Put yourself in a situation where you have no idea but have to pretend you do. You’ll go from being the imposter, to the master, if you dare to.
Having no idea is a glorious feeling
Humans get hooked on feelings. It’s why you eat choc top ice creams while watching a movie. It’s a feeling. It feels good to break the vegan laws, milk a cow, and eat ice cream.
The feeling of not knowing what you’re doing is the best feeling in the world.
You’ve got a minuscule amount of downside, and ten times the upside, if you succeed in pulling it off and giving a Nicole Kidman performance. Channel your inner Nicole. Act.
Working in a corporation is just acting.
Go to acting school by having no idea what you’re doing and pretending you do. It feels good. If you pull it off you’ll feel unstoppable. Unstoppable people change the world.

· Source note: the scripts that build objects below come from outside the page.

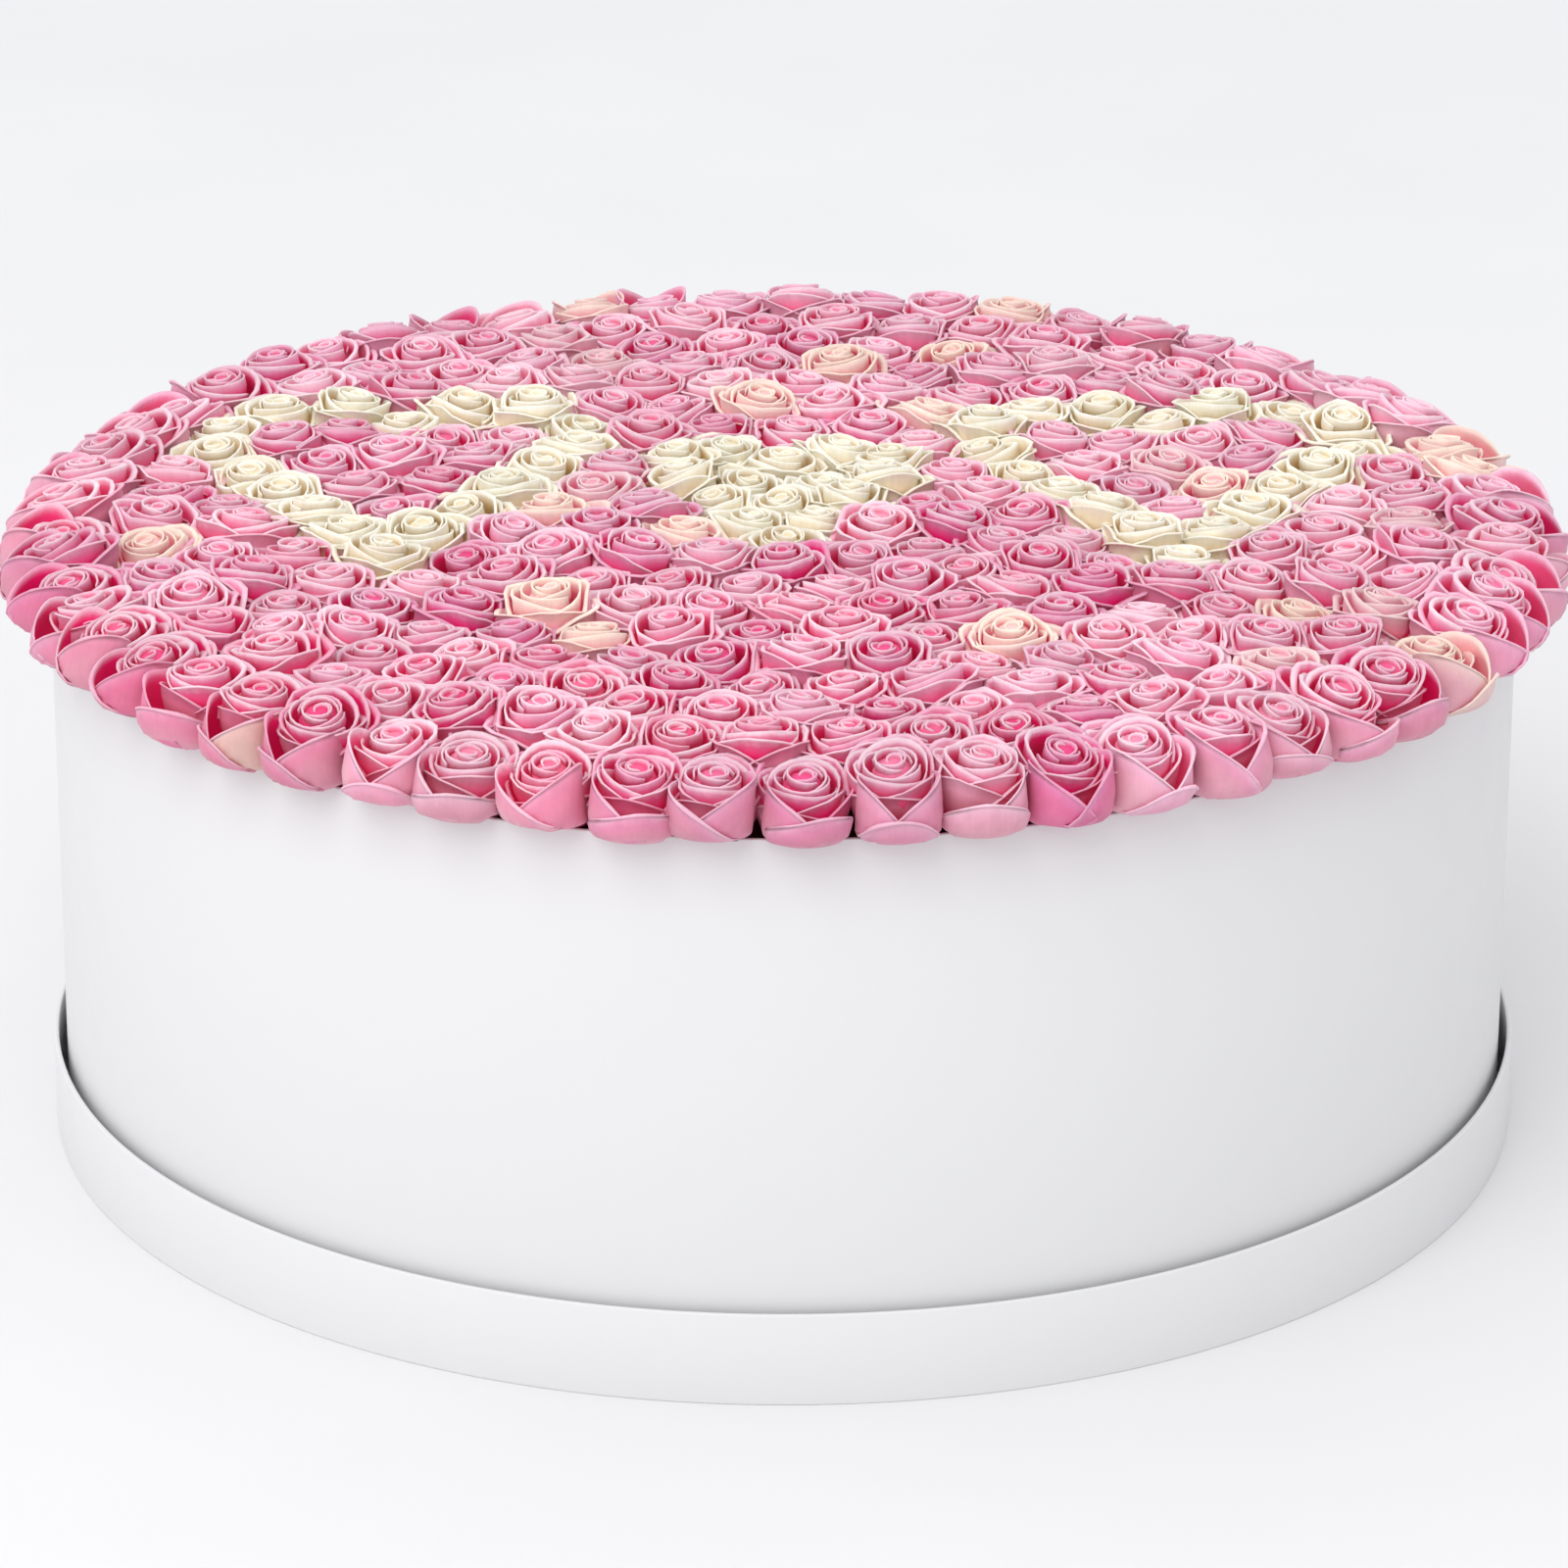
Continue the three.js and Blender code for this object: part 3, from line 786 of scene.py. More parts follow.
def nodes_of_roses(places):
    """The part's node that each rose belongs to, and whether a stem goes down into the foam."""
    names = [n for n in frame["nodes"] if n.startswith(("pink_", "cream_"))]
    points = {n: points_of(frame["nodes"][n]) / MM for n in sorted(names)}
    outward = places / np.maximum(1, np.hypot(*places.T))[:, None]
    owners, stemmed = [], []
    for place, out in zip(places, outward):
        edge = np.clip((np.hypot(*place) - LEAN_START) / (RIM_RING_RADIUS - LEAN_START), 0, 1)
        pit = place + out * PIT_LEAN * edge
        nearest = {n: np.hypot(*(p[:, :2] - pit).T).min() for n, p in points.items()}
        owner = min(nearest, key=nearest.get)
        feet = points[owner][points[owner][:, 2] < STEM_FEET_Z]
        owners.append(owner)
        stemmed.append(len(feet) > 0 and np.hypot(*(feet[:, :2] - place).T).min() < STEM_SEARCH)
    return owners, stemmed


# One bloom

def add_facts(piece, name, values):
    """Gives a piece's points values that its material reads: one row for each, or one for all."""
    facts = piece.data.attributes.new(name, "FLOAT_COLOR", "POINT")
    rows = np.broadcast_to(values, (len(piece.data.vertices), 4))
    facts.data.foreach_set("color", rows.astype(np.float32).ravel())


def add_petal_map(piece, own_map):
    layer = piece.data.uv_layers.active
    layer.name = "petal_map"
    rows = np.broadcast_to(own_map, (len(piece.data.loops), 2))
    layer.data.foreach_set("uv", rows.astype(np.float32).ravel())


def label_petal(piece, across, below, grade, chance):
    """Writes a petal's own map and facts. Its first points lie on its outer face."""
    mesh = piece.data
    outer_points = len(across)
    corners = np.empty(len(mesh.loops), np.int32)
    mesh.loops.foreach_get("vertex_index", corners)
    plain = corners % outer_points
    add_petal_map(piece, np.stack([(across[plain] + 1) / 2, below[plain]], 1))
    values = np.ones((len(mesh.vertices), 4))
    values[:, 0] = np.arange(len(values)) >= outer_points
    values[:, 1] = grade
    values[:, 2] = chance
    add_facts(piece, "petal", values)


def label_plain(piece, grade, below, chance):
    """Writes the map and facts of a piece that isn't a petal, the same all over it."""
    add_petal_map(piece, (0.5, below))
    add_facts(piece, "petal", (1, grade, chance, 1))


def thicken(piece, thickness):
    modifier = piece.modifiers.new("thickness", "SOLIDIFY")
    modifier.thickness = thickness
    modifier.offset = 0
    select_only([piece])
    bpy.ops.object.modifier_apply(modifier=modifier.name)


def petal_sheet(columns, rows):
    """A flat grid, with its points' place across (-1 to 1), their row's values, and the lip."""
    last = len(rows) - 1
    clear_selection()
    bpy.ops.mesh.primitive_grid_add(x_subdivisions=columns, y_subdivisions=last, size=2)
    sheet = bpy.context.object
    flat = points_of(sheet)
    row = np.rint((flat[:, 1] + 1) / 2 * last).astype(int)
    return sheet, flat[:, 0], np.array(rows)[row].T, row == last


def pointed_tip(across, middle, tip):
    """How much of its lip's point each part of a petal has."""
    half_width, sharpness = tip
    return np.maximum(0, 1 - np.abs(across - middle) / half_width) ** sharpness


def finish_petal(petal, points, thickness, across, below, grade, chance):
    """Moves the sheet to its points, gives it its thickness and labels it."""
    move_points(petal, np.stack(points, 1) * MM)
    thicken(petal, thickness)
    label_petal(petal, across, below, grade, chance.random())
    return petal


def shape_petal(layer, turn, sizes, chance):
    """A cupped petal whose rolled lip has a pointed tip and falls away to both sides."""
    petal, across, (up, out, below), lip = petal_sheet(layer.columns, layer.rows)
    radius = layer.radius + stray(chance, PETAL_STRAY.radius)
    height = layer.height + stray(chance, PETAL_STRAY.height)
    drop = layer.drop + stray(chance, PETAL_STRAY.drop) * layer.grade
    tilt = stray(chance, PETAL_STRAY.tilt) * layer.grade
    wave = chance.uniform(*WAVE_START)
    tip = pointed_tip(across, stray(chance, PETAL_STRAY.tip), PETAL_TIP)
    half_width = math.radians(layer.half_width + stray(chance, PETAL_STRAY.half_width))
    roll = layer.roll * (0.8 + 0.35 * np.abs(across)) * chance.uniform(0.75, 1.25)

    lip_height = height - drop * np.abs(across) ** 1.7 + tilt * across
    lip_height = lip_height + 0.5 * np.sin(3 * across + wave)
    lip_radius = radius + layer.cusp * tip - 0.9 * across + 0.5 * np.sin(2.3 * across + wave)
    angle = turn + across * half_width * (0.72 + 0.28 * out)
    reach = layer.root_radius + (lip_radius - layer.root_radius) * out + roll * lip
    rise = layer.root_height + (lip_height - layer.root_height) * up - 0.42 * roll * lip
    points = (reach * np.cos(angle), reach * np.sin(angle), rise)
    return finish_petal(petal, points, sizes.petal_thickness, across, below, layer.grade, chance)


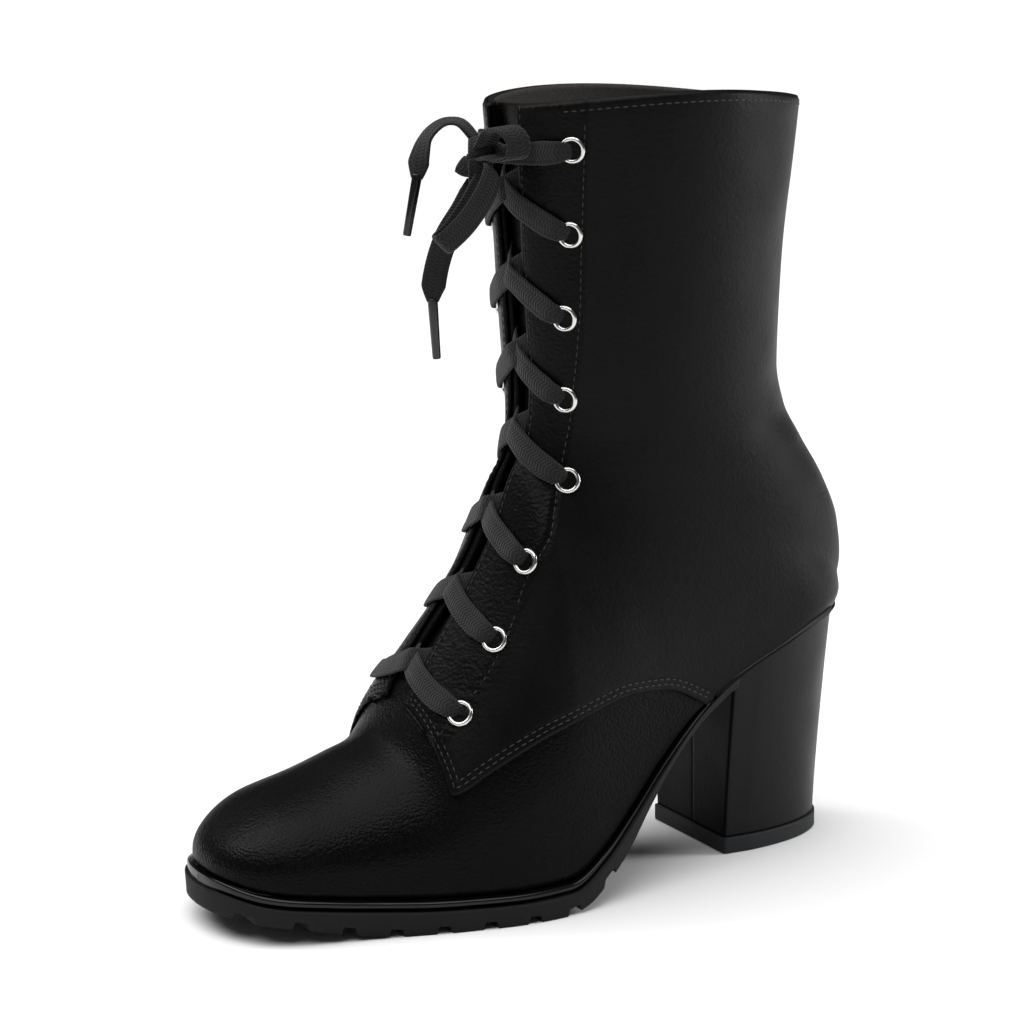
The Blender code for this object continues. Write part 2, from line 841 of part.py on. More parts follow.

Practice being an unprofessional amateur
Professionals seek titles and lukewarm applause. Unprofessional amateurs become leaders and make more money so they don’t have to work as hard. (You may even make enough money to retire early, and then realize you want to go back to work — just not for the money.)
You can hire a professional but then you have to listen to their ego every day. You also have to watch their ego and overconfidence destroy all of the business opportunities. Why would you do that?
The truth is we’re all amateurs. The only true expert is google, although even she can be manipulated with growth hacking B.S.
The best leaders do it
Pop open a business book. Read about the CEO of “XYZ” tech company who saved the planet from starvation and built a recyclable toilet you can park in the middle of the desert for $2.99.
They all do it. They all give the same advice. “I started out having no idea what I was doing. Then I figured it out.”
Some version of that shows up in between all the success highlights and high-fives. This cliche advice shows up over and over because it’s true. There are two levels in your career.
Level One: Dare to be an amateur so you can learn 10X faster. Level Two: Help another person do the same.
Two amateurs with a learning mindset are always better than one.
Not knowing what you’re doing forces you to get started, learn, grow, iterate, help others, make friends, hang out with a farmer, and dial your ego down so you can do the best work of your life.